Former Senate President, Bukola Saraki has described the just concluded governorship election in Edo State as the best the country has had in the last 60 years, while calling on the Independent National Electoral Commission, INEC, to ensure they see it as an opportunity to perfect the country’s electoral system.
Saraki disclosed this in a series of tweets on Thursday while speaking ahead of the October 10 governorship election in Ondo State, he advised the electoral umpire to conduct and present a credible polls to Nigerians.
He appealed to INEC to use the same method as it did in Edo by transmitting all results electronically from polling units to collation centres to allow for transparency and fairness
According to Saraki, for an election coming few days after the nation’s independence day anniversary, the burden is now on INEC to allow votes from the electorates count as part of its anniversary gift to Nigerians.
He said, “The isolated polls as we have in Ondo State next Saturday, and the last one in Edo State, give us the opportunity to perfect the electoral system.
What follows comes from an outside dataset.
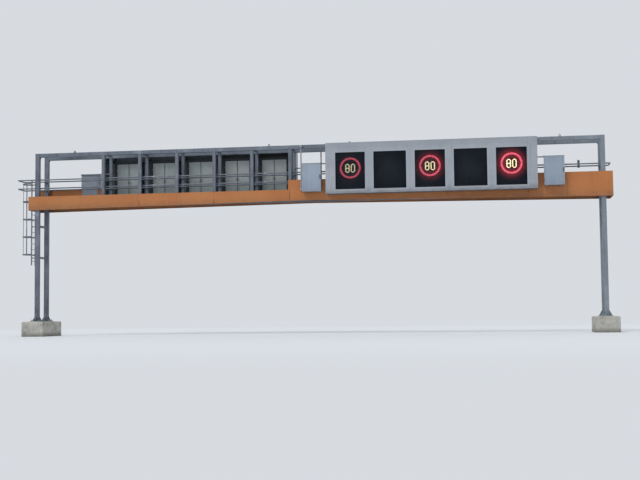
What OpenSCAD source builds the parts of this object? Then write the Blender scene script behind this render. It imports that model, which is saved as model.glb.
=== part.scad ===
// Overhead sign gantry that spans a motorway on four columns.
// X runs along the span, Y from the near face to the far face and Z up.
// The origin is on the ground, at the middle of the left plinth's underside.
// The modules are drawn about mid-span, where the two faces are alike when turned half round,
// and each finished piece is then moved to the origin. All sizes are in millimetres.

/* [Portal frame] */
// Distance between the column centre lines along the span
span = 26350; // [25800:50:30000]
// Distance between the near and the far frame plane
frame_depth = 1100; // [1000:10:1400]
// Clear height for traffic, which is the height of the fascia's lower edge at its ends
clear_h = 6000; // [5000:50:7000]
// Height of the bottom chords' top above the fascia's lower edge
seat_rise = 370; // [340:5:450]
// Height of the frame above the bottom chords' top
frame_h = 2350; // [2200:10:2900]
// Side of the square columns
column_w = 200; // [180:5:240]
// Side of the square top and bottom chords
chord_w = 180; // [140:5:200]
// Side of the square posts between the chords
post_w = 150; // [100:5:160]
// Outer corner radius of the square hollow sections
corner_r = 16; // [6:1:24]
// Distance between neighbouring posts, which is also that between neighbouring displays
bay = 1800; // [1650:5:2000]
// Side of the beams that cross between the bottom chords
floor_beam_w = 100; // [60:5:120]
// Side of the beams that cross between the top chords
top_beam_w = 100; // [60:5:140]
// Side of the ties between the two columns of one end
tie_w = 100; // [60:5:140]
// Distance from the upper column tie up to the fascia's lower edge
tie_drop = 750; // [400:10:1200]
// Distance between the lower and the upper column tie
tie_pitch = 1500; // [1000:10:1800]

/* [Plinths and column feet] */
// Height of the concrete plinths
plinth_h = 700; // [400:10:1000]
// Width of a plinth along the span
plinth_w = 1040; // [800:10:1400]
// Depth of a plinth across the frame
plinth_d = 2300; // [2000:10:3000]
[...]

“We must continue to improve on the system with every one of these out-of-cycle elections so that the next general elections will perhaps be the best the country has witnessed in the last 60 years.
“It is a good omen that the election is coming a few days after the 60th Independence Anniversary. INEC, security officials and individuals involved in the October 10 election in Ondo must present a credible poll to Nigerians as part of the Independence Anniversary gifts.
“From the Edo experience, we have seen that when the process is free and fair, the post-election contestation and the tension they usually generate are easily eliminated. The sides that lose will be graceful in defeat while the winners will be magnanimous in victory.
“This is how we can build our democracy and make the system work for the benefit of the people.
“INEC should replicate the transparent process we saw in Edo State, where results were transmitted electronically from polling stations to the collation centers and it was possible for all interested parties to monitor the returns as they come in.”